━━━ DATA EXTRACT ━━━
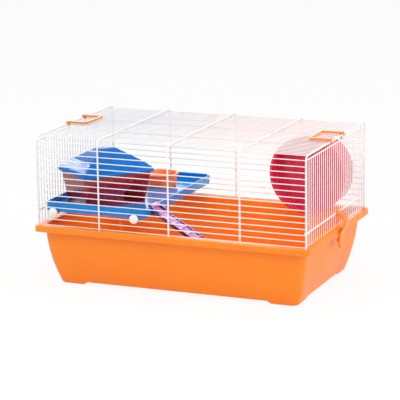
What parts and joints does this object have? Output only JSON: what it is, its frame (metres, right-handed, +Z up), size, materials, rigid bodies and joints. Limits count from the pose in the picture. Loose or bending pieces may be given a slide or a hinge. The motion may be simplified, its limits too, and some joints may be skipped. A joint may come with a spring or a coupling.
{
  "type": "hamster cage",
  "caption": "Wire hamster cage on a deep orange plastic tray, with a raised shelf, small house, ramp, food bowl, running wheel, end doors, roof clips and tray latches.",
  "frame": {"origin": "on the ground, at the middle of the cage's footprint", "axes": "+X right along the long side, +Y towards the back, +Z up; the side with the two white knobs faces -Y"},
  "size_m": [0.4914, 0.3, 0.2499],
  "materials": {
    "tray_plastic": "smooth moulded plastic, satin gloss",
    "wire_coating": "white powder-coated steel wire",
    "clip_plastic": "moulded plastic, satin",
    "platform_plastic": "smooth moulded plastic, glossy",
    "ladder_plastic": "smooth moulded plastic, glossy",
    "knob_plastic": "glossy white plastic",
    "screw_steel": "zinc-plated steel",
    "wheel_plastic": "smooth moulded plastic, glossy",
    "house_wall_plastic": "moulded plastic, satin",
    "house_roof_plastic": "moulded plastic, glossy",
    "bowl_plastic": "moulded plastic, satin"
  },
  "bodies": {
    "tray_body": {"tray": "tray_plastic"},
    "wire_top": {"front_grille": "wire_coating", "back_grille": "wire_coating", "roof_grille": "wire_coating", "platform": "platform_plastic", "knob_nuts": "screw_steel", "house_base": "house_wall_plastic", "wheel_axle": "screw_steel", "axle_cap": "wheel_plastic", "wheel_bracket": "wheel_plastic", "bracket_clamp_plate": "wheel_plastic", "bracket_screws": "screw_steel"},
    "right_door": {"right_end_grille": "wire_coating"},
    "left_door": {"left_end_grille": "wire_coating"},
    "right_clip": {"right_top_clip": "clip_plastic"},
    "left_clip": {"left_top_clip": "clip_plastic"},
    "right_latch": {"right_tray_latch": "clip_plastic"},
    "left_latch": {"left_tray_latch": "clip_plastic"},
    "wheel": {"wheel_drum": "wheel_plastic"},
    "roof": {"house_roof": "house_roof_plastic"},
    "bowl": {"food_bowl": "bowl_plastic"},
    "ramp": {"ladder": "ladder_plastic"},
    "left_knob_body": {"left_knob": "knob_plastic", "left_knob_screw": "screw_steel"},
    "right_knob_body": {"right_knob": "knob_plastic", "right_knob_screw": "screw_steel"}
  },
  "joints": [
    {"name": "cage_lift", "type": "slide", "parent": "tray_body", "child": "wire_top", "axis": [0, 0, 1], "range_m": [0, 0.04]},
    {"name": "right_latch_swing", "type": "hinge", "parent": "wire_top", "child": "right_latch", "pos_m": [0.228, 0, 0.124], "axis": [0, -1, 0], "range_deg": [0, 45]},
    {"name": "right_door_swing", "type": "hinge", "parent": "wire_top", "child": "right_door", "pos_m": [0.228, 0, 0.124], "axis": [0, 1, 0], "range_deg": [0, 70]},
    {"name": "right_clip_swing", "type": "hinge", "parent": "wire_top", "child": "right_clip", "pos_m": [0.228, 0, 0.245], "axis": [0, 1, 0], "range_deg": [0, 110]},
    {"name": "left_latch_swing", "type": "hinge", "parent": "wire_top", "child": "left_latch", "pos_m": [-0.228, 0, 0.124], "axis": [0, 1, 0], "range_deg": [0, 45]},
    {"name": "left_door_swing", "type": "hinge", "parent": "wire_top", "child": "left_door", "pos_m": [-0.228, 0, 0.124], "axis": [0, -1, 0], "range_deg": [0, 70]},
    {"name": "left_clip_swing", "type": "hinge", "parent": "wire_top", "child": "left_clip", "pos_m": [-0.228, 0, 0.245], "axis": [0, -1, 0], "range_deg": [0, 110]},
    {"name": "wheel_spin", "type": "hinge", "parent": "wire_top", "child": "wheel", "pos_m": [0.15, 0.1, 0.1626], "axis": [0, 1, 0], "continuous": true},
    {"name": "house_roof_lift", "type": "slide", "parent": "wire_top", "child": "roof", "axis": [0, 0, 1], "range_m": [0, 0.024]},
    {"name": "bowl_lift", "type": "slide", "parent": "wire_top", "child": "bowl", "axis": [0, 0, 1], "range_m": [0, 0.06]},
    {"name": "ladder_swing", "type": "hinge", "parent": "wire_top", "child": "ramp", "pos_m": [-0.043, -0.1025, 0.1367], "axis": [0, -1, 0], "range_deg": [0, 45]},
    {"name": "left_knob_turn", "type": "hinge", "parent": "wire_top", "child": "left_knob_body", "pos_m": [-0.201, -0.15, 0.1235], "axis": [0, -1, 0], "range_deg": [0, 720]},
    {"name": "right_knob_turn", "type": "hinge", "parent": "wire_top", "child": "right_knob_body", "pos_m": [-0.059, -0.15, 0.1235], "axis": [0, -1, 0], "range_deg": [0, 720]}
  ],
  "couplings": [
    {"joint": "right_latch_swing", "follows": "cage_lift", "rad_per_m": 19.6},
    {"joint": "left_latch_swing", "follows": "cage_lift", "rad_per_m": 19.6}
  ]
}
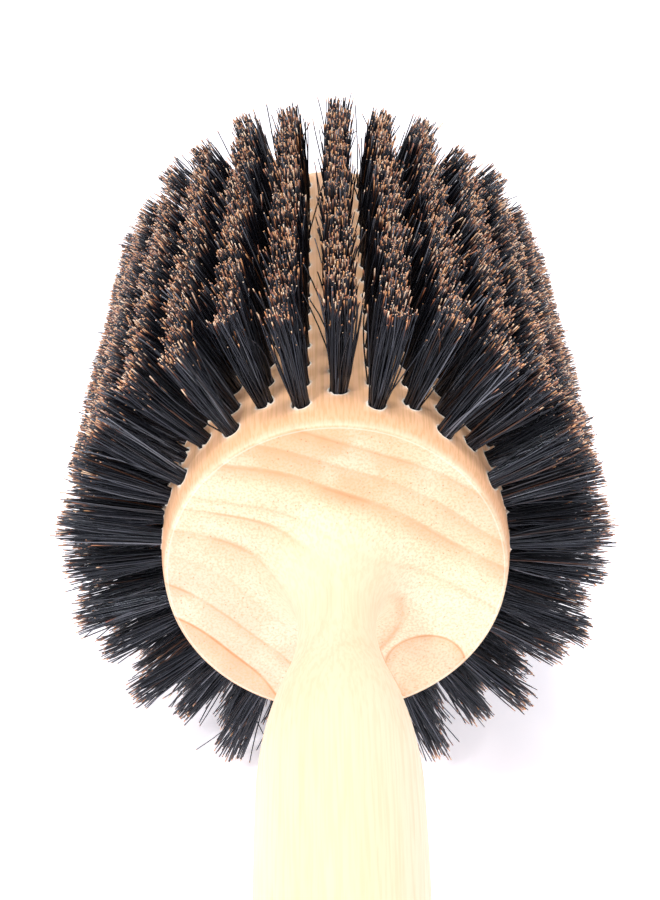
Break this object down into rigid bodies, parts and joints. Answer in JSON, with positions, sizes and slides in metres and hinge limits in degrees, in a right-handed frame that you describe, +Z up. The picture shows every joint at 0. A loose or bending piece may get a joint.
━━━
*DIRECTIONS*
Copy in full each line that holds the word "metres".

*WRITTEN SOLUTION*
What parts and joints does this object have? Output only JSON: what it is, its frame (metres, right-handed, +Z up), size, materials, rigid bodies and joints. Limits count from the pose in the picture. Loose or bending pieces may be given a slide or a hinge. The motion may be simplified, its limits too, and some joints may be skipped. A joint may come with a spring or a coupling.
Break this object down into rigid bodies, parts and joints. Answer in JSON, with positions, sizes and slides in metres and hinge limits in degrees, in a right-handed frame that you describe, +Z up. The picture shows every joint at 0. A loose or bending piece may get a joint.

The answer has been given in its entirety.